Set down exactly the lines from the one with "extrude(amount=bulb_button_height)" to the one with "before = set(bpy.data.objects)", both included, and no line outside that range.

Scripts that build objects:

□ □ □ □ □

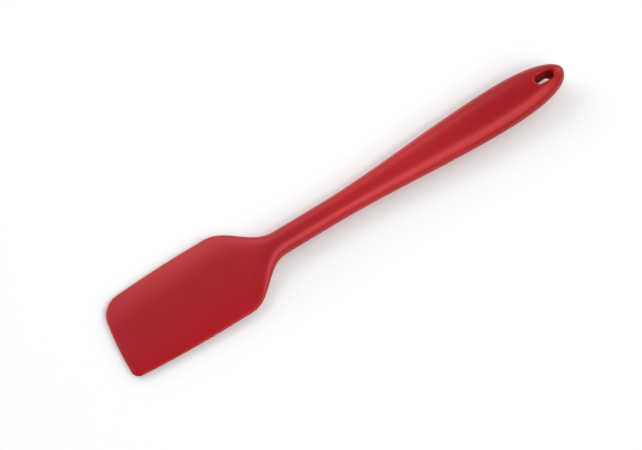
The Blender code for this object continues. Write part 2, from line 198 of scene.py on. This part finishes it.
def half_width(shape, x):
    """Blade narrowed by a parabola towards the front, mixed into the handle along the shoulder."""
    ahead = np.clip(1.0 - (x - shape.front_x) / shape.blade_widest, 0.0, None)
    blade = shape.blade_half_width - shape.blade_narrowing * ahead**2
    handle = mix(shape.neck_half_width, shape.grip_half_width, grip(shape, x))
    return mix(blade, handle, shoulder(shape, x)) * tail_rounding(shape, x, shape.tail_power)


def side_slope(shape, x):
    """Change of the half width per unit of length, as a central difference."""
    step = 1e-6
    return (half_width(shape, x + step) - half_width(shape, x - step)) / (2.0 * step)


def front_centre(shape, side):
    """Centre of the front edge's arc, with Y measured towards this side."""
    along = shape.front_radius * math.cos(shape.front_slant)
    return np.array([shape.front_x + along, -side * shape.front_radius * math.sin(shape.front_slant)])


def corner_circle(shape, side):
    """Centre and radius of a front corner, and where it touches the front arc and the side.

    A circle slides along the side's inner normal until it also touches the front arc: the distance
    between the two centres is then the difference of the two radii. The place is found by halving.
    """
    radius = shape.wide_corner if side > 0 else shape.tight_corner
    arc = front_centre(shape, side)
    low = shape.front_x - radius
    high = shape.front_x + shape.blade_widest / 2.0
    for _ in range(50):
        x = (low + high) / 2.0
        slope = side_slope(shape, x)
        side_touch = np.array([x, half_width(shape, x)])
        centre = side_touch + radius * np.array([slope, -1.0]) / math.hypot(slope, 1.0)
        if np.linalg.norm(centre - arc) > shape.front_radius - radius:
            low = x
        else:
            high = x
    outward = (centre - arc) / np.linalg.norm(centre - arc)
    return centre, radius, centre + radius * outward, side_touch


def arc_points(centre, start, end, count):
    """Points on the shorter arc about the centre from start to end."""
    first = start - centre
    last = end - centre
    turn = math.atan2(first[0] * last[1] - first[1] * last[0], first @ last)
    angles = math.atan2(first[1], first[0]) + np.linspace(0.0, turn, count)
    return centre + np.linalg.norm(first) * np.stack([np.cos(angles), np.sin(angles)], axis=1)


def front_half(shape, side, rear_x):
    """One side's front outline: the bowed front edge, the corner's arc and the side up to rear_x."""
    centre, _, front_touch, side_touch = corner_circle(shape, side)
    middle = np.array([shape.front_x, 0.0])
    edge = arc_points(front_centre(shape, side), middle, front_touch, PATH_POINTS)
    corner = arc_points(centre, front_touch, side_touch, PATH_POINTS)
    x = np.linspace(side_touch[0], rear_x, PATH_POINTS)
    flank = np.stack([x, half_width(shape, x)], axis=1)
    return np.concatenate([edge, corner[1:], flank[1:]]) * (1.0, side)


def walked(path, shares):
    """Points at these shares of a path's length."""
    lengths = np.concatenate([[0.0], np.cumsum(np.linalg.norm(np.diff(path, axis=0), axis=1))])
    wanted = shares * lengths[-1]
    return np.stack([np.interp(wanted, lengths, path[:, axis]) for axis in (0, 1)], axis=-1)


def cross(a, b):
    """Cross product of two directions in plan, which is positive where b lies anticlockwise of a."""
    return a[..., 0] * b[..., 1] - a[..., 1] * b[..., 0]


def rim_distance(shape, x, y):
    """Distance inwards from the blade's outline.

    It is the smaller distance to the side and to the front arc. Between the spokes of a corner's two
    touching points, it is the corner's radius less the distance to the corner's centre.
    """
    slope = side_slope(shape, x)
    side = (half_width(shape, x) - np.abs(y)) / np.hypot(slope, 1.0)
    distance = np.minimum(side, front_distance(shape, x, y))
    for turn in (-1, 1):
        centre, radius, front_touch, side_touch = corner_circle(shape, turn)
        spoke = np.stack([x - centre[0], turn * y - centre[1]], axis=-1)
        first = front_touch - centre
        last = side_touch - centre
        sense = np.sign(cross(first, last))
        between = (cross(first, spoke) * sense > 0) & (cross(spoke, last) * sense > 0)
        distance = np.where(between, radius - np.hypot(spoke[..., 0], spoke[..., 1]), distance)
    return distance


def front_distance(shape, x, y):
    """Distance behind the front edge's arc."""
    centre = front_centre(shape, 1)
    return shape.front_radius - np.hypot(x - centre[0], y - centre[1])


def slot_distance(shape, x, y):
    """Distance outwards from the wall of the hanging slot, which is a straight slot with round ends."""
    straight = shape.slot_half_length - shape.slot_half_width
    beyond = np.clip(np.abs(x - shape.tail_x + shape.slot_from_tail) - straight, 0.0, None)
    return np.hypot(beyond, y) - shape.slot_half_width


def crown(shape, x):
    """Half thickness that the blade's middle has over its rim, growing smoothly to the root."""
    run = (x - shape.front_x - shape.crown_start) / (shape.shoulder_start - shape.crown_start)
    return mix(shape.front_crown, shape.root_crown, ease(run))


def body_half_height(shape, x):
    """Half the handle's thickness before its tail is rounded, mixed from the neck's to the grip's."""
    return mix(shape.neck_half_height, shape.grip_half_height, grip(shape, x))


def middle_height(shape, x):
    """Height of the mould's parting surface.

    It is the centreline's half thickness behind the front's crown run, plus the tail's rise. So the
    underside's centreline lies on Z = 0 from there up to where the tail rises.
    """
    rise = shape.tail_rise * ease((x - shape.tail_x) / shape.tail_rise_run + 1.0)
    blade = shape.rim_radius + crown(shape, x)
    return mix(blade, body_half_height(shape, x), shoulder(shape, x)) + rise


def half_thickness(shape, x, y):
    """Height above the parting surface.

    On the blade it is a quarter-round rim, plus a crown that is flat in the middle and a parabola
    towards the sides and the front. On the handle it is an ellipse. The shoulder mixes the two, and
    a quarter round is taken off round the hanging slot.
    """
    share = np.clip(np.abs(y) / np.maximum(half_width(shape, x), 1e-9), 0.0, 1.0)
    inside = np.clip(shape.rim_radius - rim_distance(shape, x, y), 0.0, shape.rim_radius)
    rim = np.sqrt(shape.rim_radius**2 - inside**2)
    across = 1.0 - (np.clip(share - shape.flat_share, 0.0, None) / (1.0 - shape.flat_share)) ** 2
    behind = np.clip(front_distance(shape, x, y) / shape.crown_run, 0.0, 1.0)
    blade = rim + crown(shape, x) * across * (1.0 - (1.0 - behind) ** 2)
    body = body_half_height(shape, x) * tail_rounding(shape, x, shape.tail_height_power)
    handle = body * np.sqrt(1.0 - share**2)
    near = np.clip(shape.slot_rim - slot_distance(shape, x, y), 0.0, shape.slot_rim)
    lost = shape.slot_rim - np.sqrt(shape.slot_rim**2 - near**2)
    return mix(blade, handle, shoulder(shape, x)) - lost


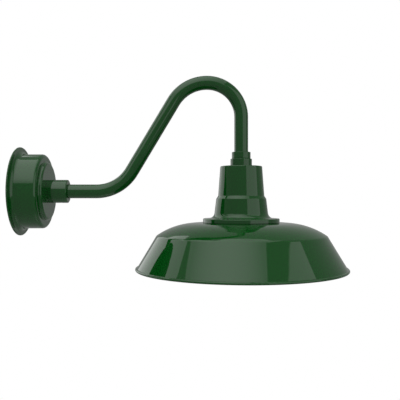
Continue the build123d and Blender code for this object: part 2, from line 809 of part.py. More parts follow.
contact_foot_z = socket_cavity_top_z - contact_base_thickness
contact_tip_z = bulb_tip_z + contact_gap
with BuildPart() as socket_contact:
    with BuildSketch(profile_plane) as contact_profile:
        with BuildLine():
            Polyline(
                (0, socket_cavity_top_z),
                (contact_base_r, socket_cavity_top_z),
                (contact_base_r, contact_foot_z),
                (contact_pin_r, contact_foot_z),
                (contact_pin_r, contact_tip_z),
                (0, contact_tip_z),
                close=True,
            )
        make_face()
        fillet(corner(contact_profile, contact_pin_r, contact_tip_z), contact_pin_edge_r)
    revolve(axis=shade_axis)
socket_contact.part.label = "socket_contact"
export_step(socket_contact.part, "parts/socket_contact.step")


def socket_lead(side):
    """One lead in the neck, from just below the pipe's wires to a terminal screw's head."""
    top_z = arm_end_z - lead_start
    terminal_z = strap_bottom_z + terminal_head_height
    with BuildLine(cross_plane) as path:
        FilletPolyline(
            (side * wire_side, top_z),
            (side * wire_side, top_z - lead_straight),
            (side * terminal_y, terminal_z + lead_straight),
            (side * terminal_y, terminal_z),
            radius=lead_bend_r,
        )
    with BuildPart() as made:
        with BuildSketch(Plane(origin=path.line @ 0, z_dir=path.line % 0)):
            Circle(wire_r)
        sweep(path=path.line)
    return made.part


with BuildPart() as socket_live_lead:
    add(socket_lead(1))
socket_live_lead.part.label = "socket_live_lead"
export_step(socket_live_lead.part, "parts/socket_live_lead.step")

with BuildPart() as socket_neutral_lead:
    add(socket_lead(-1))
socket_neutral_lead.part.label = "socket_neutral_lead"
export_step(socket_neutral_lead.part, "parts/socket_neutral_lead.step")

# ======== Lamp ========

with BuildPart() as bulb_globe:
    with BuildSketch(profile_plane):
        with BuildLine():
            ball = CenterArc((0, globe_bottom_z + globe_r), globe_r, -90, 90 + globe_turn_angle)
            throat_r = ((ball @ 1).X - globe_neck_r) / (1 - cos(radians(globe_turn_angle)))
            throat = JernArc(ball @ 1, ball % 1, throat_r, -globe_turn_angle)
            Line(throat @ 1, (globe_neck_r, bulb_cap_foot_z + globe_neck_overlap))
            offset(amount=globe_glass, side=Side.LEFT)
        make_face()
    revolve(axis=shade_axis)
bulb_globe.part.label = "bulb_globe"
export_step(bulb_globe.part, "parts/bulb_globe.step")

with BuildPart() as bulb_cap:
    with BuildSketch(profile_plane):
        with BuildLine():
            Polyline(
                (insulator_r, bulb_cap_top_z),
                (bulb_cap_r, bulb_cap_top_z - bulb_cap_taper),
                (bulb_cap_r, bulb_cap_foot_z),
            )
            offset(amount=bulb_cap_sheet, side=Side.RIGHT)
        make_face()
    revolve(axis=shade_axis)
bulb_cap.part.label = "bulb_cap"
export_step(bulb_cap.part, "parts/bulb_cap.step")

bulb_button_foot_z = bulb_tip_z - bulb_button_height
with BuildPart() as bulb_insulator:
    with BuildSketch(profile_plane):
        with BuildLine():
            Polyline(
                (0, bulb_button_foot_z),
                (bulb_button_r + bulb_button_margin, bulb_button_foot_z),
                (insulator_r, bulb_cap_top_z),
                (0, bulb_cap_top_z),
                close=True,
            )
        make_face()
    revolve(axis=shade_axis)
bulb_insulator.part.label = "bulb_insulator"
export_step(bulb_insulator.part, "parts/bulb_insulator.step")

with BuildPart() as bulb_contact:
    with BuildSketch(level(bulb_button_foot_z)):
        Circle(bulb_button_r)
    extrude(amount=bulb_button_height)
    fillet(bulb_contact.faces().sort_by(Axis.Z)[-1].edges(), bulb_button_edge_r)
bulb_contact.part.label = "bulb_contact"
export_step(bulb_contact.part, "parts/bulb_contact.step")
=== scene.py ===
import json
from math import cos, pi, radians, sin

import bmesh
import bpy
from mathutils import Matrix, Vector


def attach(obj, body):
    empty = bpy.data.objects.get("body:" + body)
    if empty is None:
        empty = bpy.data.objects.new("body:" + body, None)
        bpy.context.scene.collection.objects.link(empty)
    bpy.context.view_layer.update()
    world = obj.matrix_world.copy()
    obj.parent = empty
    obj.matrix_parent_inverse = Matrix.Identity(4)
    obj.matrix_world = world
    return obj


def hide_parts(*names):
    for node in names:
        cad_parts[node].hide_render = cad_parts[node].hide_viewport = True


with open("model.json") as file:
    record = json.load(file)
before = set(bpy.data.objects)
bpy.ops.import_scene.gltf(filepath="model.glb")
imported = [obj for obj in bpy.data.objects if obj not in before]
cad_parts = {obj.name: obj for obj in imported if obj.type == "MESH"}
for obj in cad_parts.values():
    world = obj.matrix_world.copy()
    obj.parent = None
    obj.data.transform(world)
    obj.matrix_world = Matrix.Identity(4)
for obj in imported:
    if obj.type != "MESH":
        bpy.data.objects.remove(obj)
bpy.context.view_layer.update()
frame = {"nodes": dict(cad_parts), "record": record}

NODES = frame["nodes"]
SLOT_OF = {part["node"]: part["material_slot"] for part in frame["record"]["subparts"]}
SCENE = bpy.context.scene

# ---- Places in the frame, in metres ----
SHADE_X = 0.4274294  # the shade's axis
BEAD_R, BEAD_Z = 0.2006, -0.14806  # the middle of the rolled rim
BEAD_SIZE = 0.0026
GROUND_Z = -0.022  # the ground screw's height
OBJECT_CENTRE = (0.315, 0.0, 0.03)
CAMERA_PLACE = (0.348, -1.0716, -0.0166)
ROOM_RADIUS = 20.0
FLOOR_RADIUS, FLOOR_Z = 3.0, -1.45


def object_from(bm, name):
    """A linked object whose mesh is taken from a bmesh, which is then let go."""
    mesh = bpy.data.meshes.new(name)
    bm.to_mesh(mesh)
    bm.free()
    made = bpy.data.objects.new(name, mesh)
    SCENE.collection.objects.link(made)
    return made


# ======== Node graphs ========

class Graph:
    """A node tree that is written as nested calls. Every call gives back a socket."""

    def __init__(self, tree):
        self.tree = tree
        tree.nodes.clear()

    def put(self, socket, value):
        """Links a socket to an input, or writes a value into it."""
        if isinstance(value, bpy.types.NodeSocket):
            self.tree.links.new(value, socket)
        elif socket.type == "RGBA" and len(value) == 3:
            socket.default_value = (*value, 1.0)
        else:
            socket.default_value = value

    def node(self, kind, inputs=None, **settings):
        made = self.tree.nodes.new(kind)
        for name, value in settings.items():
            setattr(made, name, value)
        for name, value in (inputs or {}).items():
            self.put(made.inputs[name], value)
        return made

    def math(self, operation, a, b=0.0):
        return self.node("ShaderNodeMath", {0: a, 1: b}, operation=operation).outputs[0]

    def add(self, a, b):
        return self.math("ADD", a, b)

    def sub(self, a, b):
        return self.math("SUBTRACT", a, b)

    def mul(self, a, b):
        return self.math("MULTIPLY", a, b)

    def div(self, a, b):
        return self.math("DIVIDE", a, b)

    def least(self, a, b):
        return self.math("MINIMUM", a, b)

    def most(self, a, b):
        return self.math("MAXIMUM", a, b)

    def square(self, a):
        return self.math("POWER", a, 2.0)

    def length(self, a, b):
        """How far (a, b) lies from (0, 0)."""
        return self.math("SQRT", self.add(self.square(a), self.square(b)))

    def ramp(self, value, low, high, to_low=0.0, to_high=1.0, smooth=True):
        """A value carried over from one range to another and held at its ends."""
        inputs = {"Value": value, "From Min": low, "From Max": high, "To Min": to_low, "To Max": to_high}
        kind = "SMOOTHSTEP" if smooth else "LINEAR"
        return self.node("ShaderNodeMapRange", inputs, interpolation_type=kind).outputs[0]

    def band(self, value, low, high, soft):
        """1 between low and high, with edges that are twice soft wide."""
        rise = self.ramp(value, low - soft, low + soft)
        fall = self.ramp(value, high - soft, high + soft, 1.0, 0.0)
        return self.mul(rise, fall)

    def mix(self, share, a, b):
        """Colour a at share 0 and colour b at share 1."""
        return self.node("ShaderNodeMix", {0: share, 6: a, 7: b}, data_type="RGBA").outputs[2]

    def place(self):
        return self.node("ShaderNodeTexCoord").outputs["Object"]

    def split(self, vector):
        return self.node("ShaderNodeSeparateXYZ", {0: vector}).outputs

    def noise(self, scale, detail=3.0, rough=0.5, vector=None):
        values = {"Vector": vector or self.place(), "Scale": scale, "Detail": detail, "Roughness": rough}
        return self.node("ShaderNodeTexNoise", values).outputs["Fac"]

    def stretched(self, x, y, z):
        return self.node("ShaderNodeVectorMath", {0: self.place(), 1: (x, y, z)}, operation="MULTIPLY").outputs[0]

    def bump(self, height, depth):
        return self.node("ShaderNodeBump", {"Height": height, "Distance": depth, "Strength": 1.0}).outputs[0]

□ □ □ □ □

Response:
    extrude(amount=bulb_button_height)
    fillet(bulb_contact.faces().sort_by(Axis.Z)[-1].edges(), bulb_button_edge_r)
bulb_contact.part.label = "bulb_contact"
export_step(bulb_contact.part, "parts/bulb_contact.step")
=== scene.py ===
import json
from math import cos, pi, radians, sin

import bmesh
import bpy
from mathutils import Matrix, Vector


def attach(obj, body):
    empty = bpy.data.objects.get("body:" + body)
    if empty is None:
        empty = bpy.data.objects.new("body:" + body, None)
        bpy.context.scene.collection.objects.link(empty)
    bpy.context.view_layer.update()
    world = obj.matrix_world.copy()
    obj.parent = empty
    obj.matrix_parent_inverse = Matrix.Identity(4)
    obj.matrix_world = world
    return obj


def hide_parts(*names):
    for node in names:
        cad_parts[node].hide_render = cad_parts[node].hide_viewport = True


with open("model.json") as file:
    record = json.load(file)
before = set(bpy.data.objects)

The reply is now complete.